O Fedora Workstation do meu amigo (ou a busca secreta pelo MacBook espiritual)

Meu amigo, por outro lado, usa Fedora Workstation, aquele que vem com o GNOME puro, polido, alinhado e cheio de jeitinho minimalista.

Ele jura que é porque o Fedora é “mais moderno”, “mais alinhado às tecnologias de ponta”, “mais avançado”, “mais corporativo”, “mais preparado para o futuro” — e toda semana inventa um adjetivo novo.

Mas eu tenho quase certeza, e digo isso com todo carinho do mundo:

ele só quer deixar o PC dele o mais parecido possível com um MacBook.

(GNOME é perigosamente bom nisso.)

E veja, eu não estou julgando.
Pelo contrário: faz total sentido.

O GNOME tem aquela vibe limpa, aquelas transições suaves, gestos de trackpad que te fazem pensar “cara… este computador acabou de evoluir espiritualmente”.
Minimalista, elegante, opinado: ele dá a sensação de que o sistema finalmente encontrou seu propósito na vida.

E honestamente?
Se eu quisesse transformar meu notebook num Mac filosófico de baixo orçamento, eu provavelmente faria a mesma coisa.


A minha grande analogia (que talvez seja genial, ou talvez seja só uma piada que fui longe demais)

No meio dessa reflexão, fiz uma comparação que gostei tanto que decidi trazer pra cá.

Windows: a Ditadura Benevolente (ou nem tão benevolente assim)

No Windows, você vive sob um governo forte.
Ele decide o que é melhor pra você:

  • "Essa atualização vai rodar AGORA."
  • "Esse driver eu escolho por você."
  • "Esse programa que você nunca pediu agora faz parte da sua vida."

É como viver numa ditadura que diz:
“Confia. Eu sei o que é bom pra você.”

E, de vez em quando, realmente sabe, afinal, é o sistema mais compatível do planeta.
Mas quando dá errado… bem… todo mundo já viu uma tela azul.
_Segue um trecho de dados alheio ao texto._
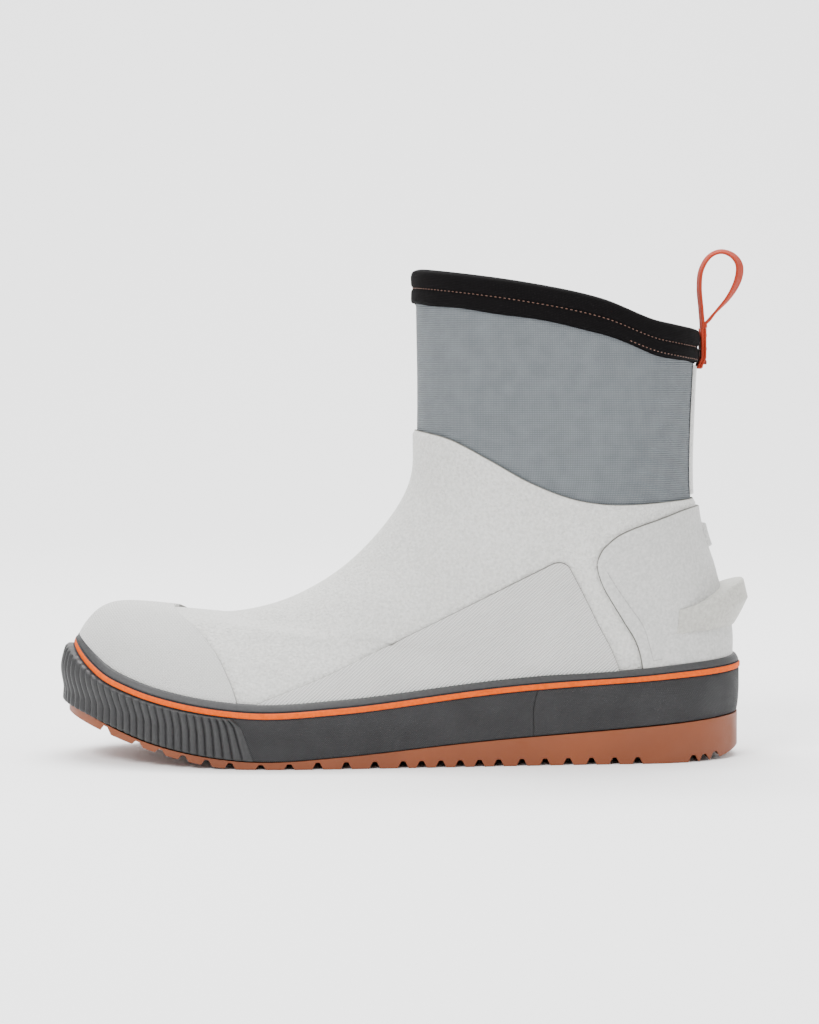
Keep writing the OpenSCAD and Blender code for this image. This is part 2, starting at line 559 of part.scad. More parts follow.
// The eye's middle line from one leg to the other: across and up, as parts of its width and height.
EYE = [[-0.03, 0], [-0.07, 0.25], [-0.11, 0.5], [-0.07, 0.74], [0.13, 0.93], [0.43, 1], [0.73, 0.94],
       [0.89, 0.8], [0.84, 0.6], [0.62, 0.38], [0.3, 0.18], [0.03, 0]];
function eye(t) = let (p = curve(EYE, t)) [p[0] * loop_w, p[1] * (loop_h - webbing_t)];
function eye_side(t, d) =
  let (e = eye(t + 0.05) - eye(t - 0.05), n = unit([-e[1], e[0]])) eye(t) + d * n;

module pull_loop() color([0.85, 0.32, 0.20]) placed_part()
  translate([pivot[0], 0, pivot[2]]) rotate([90, 0, 0]) linear_extrude(height = webbing_w, center = true)
    difference() {
      polygon(concat([for (i = [0:44]) eye_side(i / 4, webbing_t / 2)],
                     [for (a = [-10:-20:-170]) fold_r * [cos(a), sin(a)]]));
      polygon([for (i = [3:41]) eye_side(i / 4, -webbing_t / 2)]);
    }

module pull_loop_anchor() color([0.80, 0.30, 0.19]) placed_part()
  translate([pivot[0], 0, 0]) rotate([90, 0, 0]) linear_extrude(height = webbing_w, center = true)
    polygon([[-webbing_t, anchor_low], [webbing_t * 0.4, anchor_low - 0.8], [webbing_t, anchor_low + 0.6],
             [webbing_t, anchor_top], [-webbing_t, anchor_top]]);

tack_rows = 3;
module pull_loop_bartack() color([0.62, 0.22, 0.15]) placed_part()
  for (k = [0:tack_rows - 1])
    translate([pivot[0] + webbing_t + 0.3 + stitch_w / 2, 0, mix(anchor_low + 3, anchor_top - 3, k / (tack_rows - 1))])
      cube([stitch_w, webbing_w - 2, 1], center = true);

outsole();
midsole();
shank();
insole_board();
footbed();
lining();
neoprene_bootie();
toe_puff();
heel_stiffener();
rubber_shell();
toe_cap();
lateral_side_panel();
medial_side_panel();
heel_counter();
kick_off_lug();
heel_tab();
backstay_tape();
front_foxing();
heel_foxing();
pinstripe();
foxing_top_strip();
toe_bumper();
collar_binding();
collar_stitching();
pull_loop_anchor();
pull_loop_bartack();
pull_loop();
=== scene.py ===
import math
import bmesh
import bpy
import numpy as np
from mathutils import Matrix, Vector


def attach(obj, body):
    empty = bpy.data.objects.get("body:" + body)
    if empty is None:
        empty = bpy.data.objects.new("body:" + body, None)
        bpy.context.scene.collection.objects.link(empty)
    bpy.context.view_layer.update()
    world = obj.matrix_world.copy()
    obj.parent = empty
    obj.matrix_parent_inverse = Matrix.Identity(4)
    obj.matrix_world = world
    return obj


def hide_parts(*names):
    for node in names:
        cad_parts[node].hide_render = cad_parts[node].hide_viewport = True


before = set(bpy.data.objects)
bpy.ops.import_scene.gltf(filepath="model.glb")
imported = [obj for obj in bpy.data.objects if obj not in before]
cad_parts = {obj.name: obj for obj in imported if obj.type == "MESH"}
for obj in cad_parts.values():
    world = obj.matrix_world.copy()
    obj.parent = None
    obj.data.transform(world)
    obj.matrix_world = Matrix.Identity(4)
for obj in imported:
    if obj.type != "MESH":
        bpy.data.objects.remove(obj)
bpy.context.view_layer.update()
mm = 0.001

# the last: one smooth surface that every layer of the boot lies on
# each row: front x, z; back x, z; then half breadths over the sine of their angle, every 30 degrees
lastRows = np.array([
    [-146.0, 20.0, 144.6, 9.0, 70, 59, 54.0, 43.0, 40.5, 54, 66],
    [-147.7, 32.0, 145.0, 11.5, 73, 62, 56.0, 45.0, 41.5, 56, 67],
    [-142.3, 47.2, 145.3, 14.0, 66, 53, 47.5, 44.0, 42.3, 56, 67],
    [-129.8, 56.4, 145.4, 16.5, 42, 35, 38.0, 41.5, 42.4, 55, 66],
    [-104.0, 55.4, 145.5, 19.5, 25, 25, 38.5, 41.0, 42.0, 54, 65],
    [-76.0, 53.7, 145.5, 25.0, 30, 36, 43.0, 40.5, 41.3, 52, 63],
    [-47.0, 61.7, 145.6, 35.0, 44, 45, 43.5, 39.5, 40.2, 48, 60],
    [-20.5, 80.0, 144.9, 49.0, 42, 41, 41.5, 38.8, 38.5, 41, 50],
    [0.5, 108.0, 138.0, 72.0, 40, 40, 40.5, 39.8, 38.5, 37, 39],
    [3.3, 139.0, 129.6, 109.0, 43, 43, 43.5, 43.5, 42.5, 41, 41],
    [2.3, 222.0, 132.4, 198.0, 46, 46, 47.0, 47.0, 46.5, 45, 44]])
topV = len(lastRows) - 1
last = {"stack": 10.5, "kz": 1.00244, "toeSpring": 20.0, "heelLift": 9.0, "ballS": 0.38,
        "shiftX": -0.1751, "shiftY": -0.3301}


def clamp01(t):
    return np.clip(t, 0.0, 1.0)


def smooth(t):
    c = clamp01(t)
    return c * c * (3 - 2 * c)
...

MacOS: a Monarquia Iluminada

Aqui, você vive numa monarquia.
Elegante. Estável. Bonita. Estruturada.
Você tem direitos… mas não muitos.

A Apple te dá um reino perfeito, desde que você aceite viver do jeito deles:

  • Quer personalizar demais? Não pode.
  • Quer fuçar onde não deve? Não pode.
  • Quer usar hardware que não seja "abençoado"? Boa sorte.

Mas, convenhamos:
é tudo tão confortável que você até esquece que vive sob um rei.

Linux: uma grande anarquia funcional

E aí chegamos ao Linux:
uma terra sem dono, sem reis, sem ditadores, onde cada cidadão pode construir a sua própria casa e escrever a própria constituição.

Quer compilar seu próprio kernel?
Vai fundo.

Quer usar um desktop minimalista que parece um terminal com autoestima?
Tem.

Quer uma distro que parece uma nave espacial?
Também tem.

O lado bom da anarquia: liberdade total.

O lado ruim da anarquia: liberdade total.

Sim: com grandes poderes vêm grandes chances de quebrar o sistema às 2 da manhã porque decidiu trocar o gerenciador de janelas “só pra ver como ficava”.


E o hardware nisso tudo?

Cada sistema operacional extrai algo diferente do mesmo hardware.

  • Windows usa tudo para tentar equilibrar compatibilidade e desempenho.
    Ele tenta ser bom o suficiente para todos, o que significa ser perfeito para quase ninguém, mas funcional para milhões.

  • MacOS usa o hardware como uma orquestra.
    É tudo ensaiado, calibrado, projetado para funcionar em harmonia.
    É lindo, e caro, como toda monarquia bem administrada.

  • Linux deixa você pilotar a sua própria nave.
    Você escolhe o motor, o painel, os protocolos, o combustível e a cor das luzes internas.
    E se explodir, olha… talvez a culpa seja sua mesmo.


No fim das contas…

Cada sistema operacional é uma ideologia.
Um estilo de vida.
Uma interpretação do que significa usar um computador.

Eu escolho o Omarchy por causa da velocidade, simplicidade e filosofia.
Meu amigo escolhe o Fedora por causa da modernidade e do Plasma estiloso.
Outros escolhem Windows porque o trabalho exige.
Outros escolhem MacOS porque querem estabilidade e sofisticação.

No fim, todo mundo está procurando a mesma coisa:

um lugar onde o computador pareça mais aliado do que obstáculo.

Mas cada caminho leva por um território político diferente,
de ditaduras a monarquias, de anarquias a pequenas aldeias pacíficas de entusiastas.

E está tudo bem.

por favor microsoft e apple não me processem é so resenha.